Il Codacons sferra un durissimo attacco all’Autorità Europea per la Sicurezza Alimentare. “Di fronte ad episodi gravissimi come questo, che portano addirittura al ritiro dei prodotti dal commercio, ci chiediamo quale sia il ruolo dell’Efsa e come operi concretamente questa Autorità – spiega il Codacons – Appare assurdo che un ente, nato proprio per tutelare i consumatori europei sul fronte alimentare, non abbia saputo prevenire uno scandalo di tale entità. I vertici dell’Autorità dovrebbero dimettersi e – prosegue l’associazione – considerati i soldi che ogni anno vengono spesi per tenere in piedi l’Efsa, stiamo preparando un esposto alla Corte dei Conti e alla Procura della Repubblica di Parma, affinché si accerti il corretto utilizzo dei fondi pubblici”.
“La vicenda della carne di cavallo dimostra chiaramente come sia oramai indispensabile un sistema di tracciabilità totale dei prodotti alimentari, al fine di garantire ed informare i consumatori circa la “vita” dell’alimento, dal campo o dall’allevamento fino alla tavola – afferma il Presidente Carlo Rienzi – Non a caso il Codacons, assieme ai grandi network mondiali, sta studiando un sistema per assicurare, attraverso le analisi del DNA di tutti i prodotti alimentari, la tracciabilità assoluta degli alimenti in tutti i suoi passaggi, partendo dal mangime somministrato agli animali fino ad arrivare all’esposizione sui banchi di mercato o presso gli scaffali dei supermercati”.

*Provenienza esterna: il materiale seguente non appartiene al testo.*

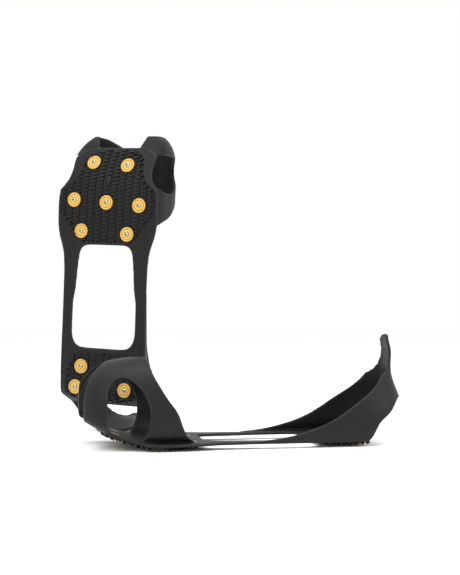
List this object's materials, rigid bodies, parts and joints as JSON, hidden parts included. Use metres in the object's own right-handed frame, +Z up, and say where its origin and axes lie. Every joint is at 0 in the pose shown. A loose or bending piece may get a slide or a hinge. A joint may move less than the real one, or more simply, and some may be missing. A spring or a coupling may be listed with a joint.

Altroconsumo chiama in causa il Ministero: “A rispondere, immediatamente, dovrebbe essere il Ministero della Salute italiano, con un gesto di trasparenza nei confronti dei consumatori. Comunichi quindi immediatamente i risultati dei controlli in corso in Italia” scrive Altroconsumo in una nota.
Infine, Assomacellai Fiesa, condannando fermamente l’episodio, ci tiene a fare un po’ di chiarezza sulla notizia. La questione denunciata dai media riguarda la violazione delle norme di etichettatura (art 5 legge 109/1992) e l’informazione al consumatore, prefigurando la frode in commercio operata da grandi marchi dell’industria alimentare, ma non riguarda la salubrità o la sicurezza alimentare dei prodotti alimentari e tanto meno di quelli equini. Il rischio evidente è che si passi dalla denuncia di violazione del principio di corretta informazione dei consumatori che hanno il diritto di conoscere ciò che acquistano, alla sicurezza della carne equina che non è messa in discussione. “Episodi come quelli denunciati richiedono la massima sorveglianza delle autorità competenti e la più rigorosa applicazione della legge – conclude la nota di Assomacellai – perché sono gravemente lesivi degli interessi di un settore importante della nostra economia e di un prodotto sano e richiesto in molte diete alimentari”.